For us, interdisciplinary collaboration isn’t a goal we chase; it takes shape organically from a thoughtfully developed idea that is then positioned through a strategic approach. When the concept is clear and purposeful, it naturally attracts diverse contributors. This was the case in Jermuk.

The selection process itself is creative. The building almost hints at which artistic voices it needs. In our case, the artists helped turn the space into a work of art in its own right. 

 

The exhibition title "After Silence" suggests a deeply conceptual framework about memory and revival. Can you walk us through your curatorial vision for this exhibition? What role did site-specificity play in your direction, and how did you balance respecting the building's history with creating contemporary meaning?

S.H.: After Silence is a multidisciplinary exhibition featuring works by photographer Armen Ter-Mkrtchyan, printmaker Sophie Musoyan, and sculptor Manvel Matevosyan all created in the former Palace of Culture in Jermuk within the framework of the program "Architecture: Ghostly Past and Unrevealed Present". The project includes a documentary by Marat Sargsyan, offering insight into the artists' processes.

Abandoned architecture is often seen as dead space.
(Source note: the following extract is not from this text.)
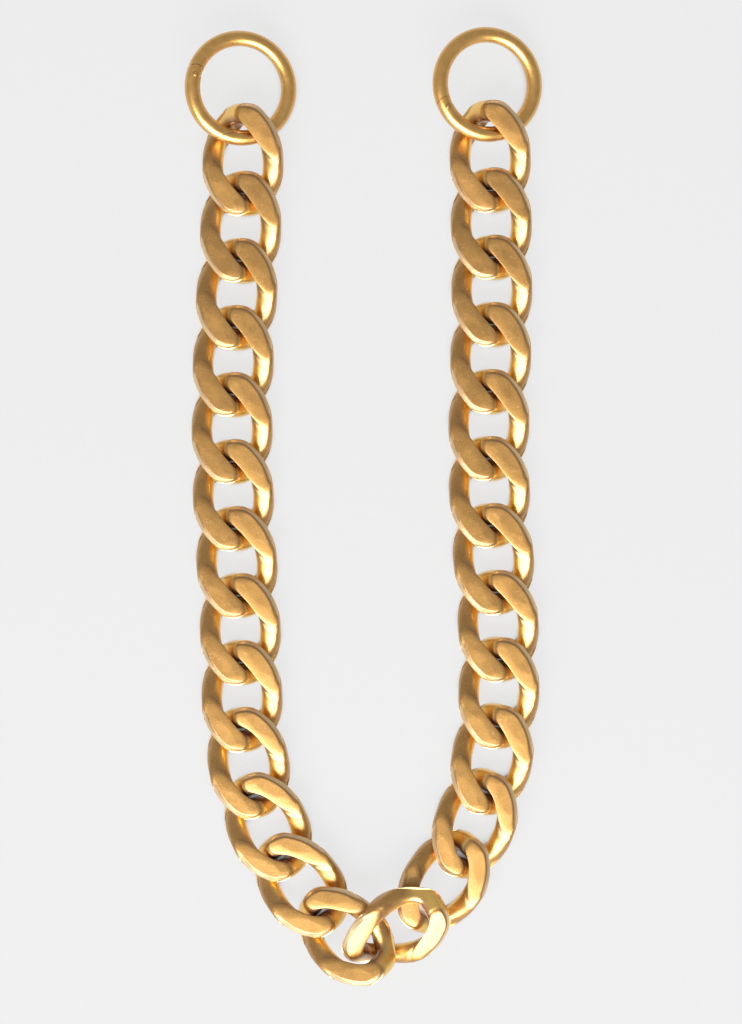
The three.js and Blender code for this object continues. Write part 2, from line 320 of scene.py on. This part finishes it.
def link_points(along, around, fill):
    """The link's surface round its own middle, its arches filled out by that share.

    With it comes, for each point, how flat, how hidden and how near an edge it is, as masks for the patina, the
    painted shade, the painted reflection and the painted highlight.
    """
    half_width = (LINK_WIDTH - WIRE_WIDTH) / 2
    half_length = (LINK_LENGTH - WIRE_WIDTH) / 2
    dense = 2 * np.pi * np.arange(FINE_STEPS) / FINE_STEPS

    def oval(angle):
        return half_width * power(np.cos(angle), 2 / FULLNESS), half_length * power(np.sin(angle), 2 / FULLNESS)

    turn = 2 * np.pi / FINE_STEPS * even_steps(*oval(dense), along)
    x, y = oval(turn)
    dx, dy = np.roll(x, -1) - np.roll(x, 1), np.roll(y, -1) - np.roll(y, 1)
    length = np.hypot(dx, dy)
    out_x, out_y = (dy / length)[:, None], (-dx / length)[:, None]
    share = smooth(np.abs(y), *RIDGE_FADE)
    out, up = np.zeros((along, around)), np.zeros((along, around))
    for row in range(along):
        ridge = RIDGE[0] + (RIDGE[1] - RIDGE[0]) * share[row]
        flank = FLANK[0] + (FLANK[1] - FLANK[0]) * share[row]
        u = WIRE_WIDTH / 2 * power(np.cos(dense), 2 / ridge)
        v = WIRE_DEPTH / 2 * power(np.sin(dense), 2 / flank)
        stops = even_steps(u, v, around)
        out[row] = np.interp(stops, np.arange(FINE_STEPS + 1), np.append(u, u[0]))
        up[row] = np.interp(stops, np.arange(FINE_STEPS + 1), np.append(v, v[0]))
    lean = 1 - (2 * out / WIRE_WIDTH) ** 2
    inner = np.clip(-2 * out / WIRE_WIDTH, 0, 1)
    out = out + RIDGE_SHIFT * (1 - share[:, None]) * lean
    out = out - fill * END_SWELL * smooth(np.abs(y), 6.0, 9.5)[:, None] * inner
    flat_x, flat_y = x[:, None] + out_x * out, y[:, None] + out_y * out
    twist = END_TWIST * np.clip(flat_y / half_length, -1, 1)
    height = flat_x * np.sin(twist) + up * np.cos(twist)
    # pressing squeezes the metal over the hole
    spare = np.maximum(np.abs(height) - SQUEEZE_FROM, 0)
    spread = fill * SQUEEZE * (1 - np.exp(-(spare / SQUEEZE_DEPTH) ** 2)) * inner ** 0.7
    flat_x, flat_y = flat_x - out_x * spread, flat_y - out_y * spread
    px = flat_x * np.cos(twist) - up * np.sin(twist)
    knee = HALF_THICKNESS - SOFT_EDGE
    size = np.abs(height)
    pressed = np.where(size > knee, knee + SOFT_EDGE * np.tanh((size - knee) / SOFT_EDGE), size)
    ends = smooth(np.abs(flat_y), 6.5, 9.5)
    # the rim outside each flat slopes down to the outline of the link
    inside = distance_inside(px, flat_y)
    on_flat = smooth(size, knee - 0.5, knee + 0.5)
    rim_mask = on_flat * smooth(np.abs(flat_y), *RIM_FADE)
    rim = np.clip(1 - inside / RIM_WIDTH, 0, 1) * rim_mask
    dish = DISH * np.clip(DISH_FROM - size, 0, DISH_FROM - HALF_THICKNESS) * smooth(size, knee - 0.6, knee + 0.3)
    pz = np.sign(height) * (pressed - dish - RIM_FALL * rim)
    points = np.stack([px, flat_y, pz], -1).reshape(-1, 3)
    flat = smooth(size, knee, knee + 0.6) * (1 - smooth(rim, 0.0, 0.2))
    # painted shade lines, along the inner edge of each flat and along the inner border of its rim
    edge = np.exp(-((size - knee - 0.1) / EDGE_LINE) ** 2)
    rim_shade_line = np.exp(-((inside - RIM_WIDTH) / EDGE_LINE) ** 2) * rim_mask
    looks = {
        "flat": flat,
        # painted reflection, on the lower inner walls and on the arch sides at the ends
        "wall": (1 - flat) * np.maximum(
            smooth(inner, 0.45, 0.95) * (1 - ends) * (1 - smooth(size, 0.6, 2.0)),
            (1 - rim_mask) * (1 - inner) * ends),
        # patina and painted shade in the crevices where the links cross
        "crevice_patina_and_shade": smooth(inner, 0.1, 0.9) * (1 - flat) * ends,
        # painted shade along the flats' edges
        "painted_edge_shade": np.maximum(edge * smooth(inner, 0.1, 0.5), rim_shade_line),
        # painted highlight on the rims
        "rim": smooth(rim, 0.1, 0.4),
    }
    return points, {name: values.ravel() for name, values in looks.items()}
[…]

What if silence is a beginning, not an end? What if we enter these forgotten spaces not to erase their past, but to engage with it, to listen to what it has to offer, and to breathe new life into what seemed left behind?

 

  

 

Each artist treated the building not as a shell but as a collaborator. As the curator my role was to transform this dialogue in the gallery. The exhibition becomes a space within a space - temporary zones that echoed the original building, not in form but in sensation. The artworks weren’t just objects, they were experiences. They ask to be moved around, looked through, and returned to. They are fragments, portals, and propositions. 

The exhibition embodies our belief that contemporary art can breathe new life into forgotten structures not by restoring what was, but by creating spaces for questioning, connection, and co-existence, where these places can still speak, transform, and gather us around new meanings.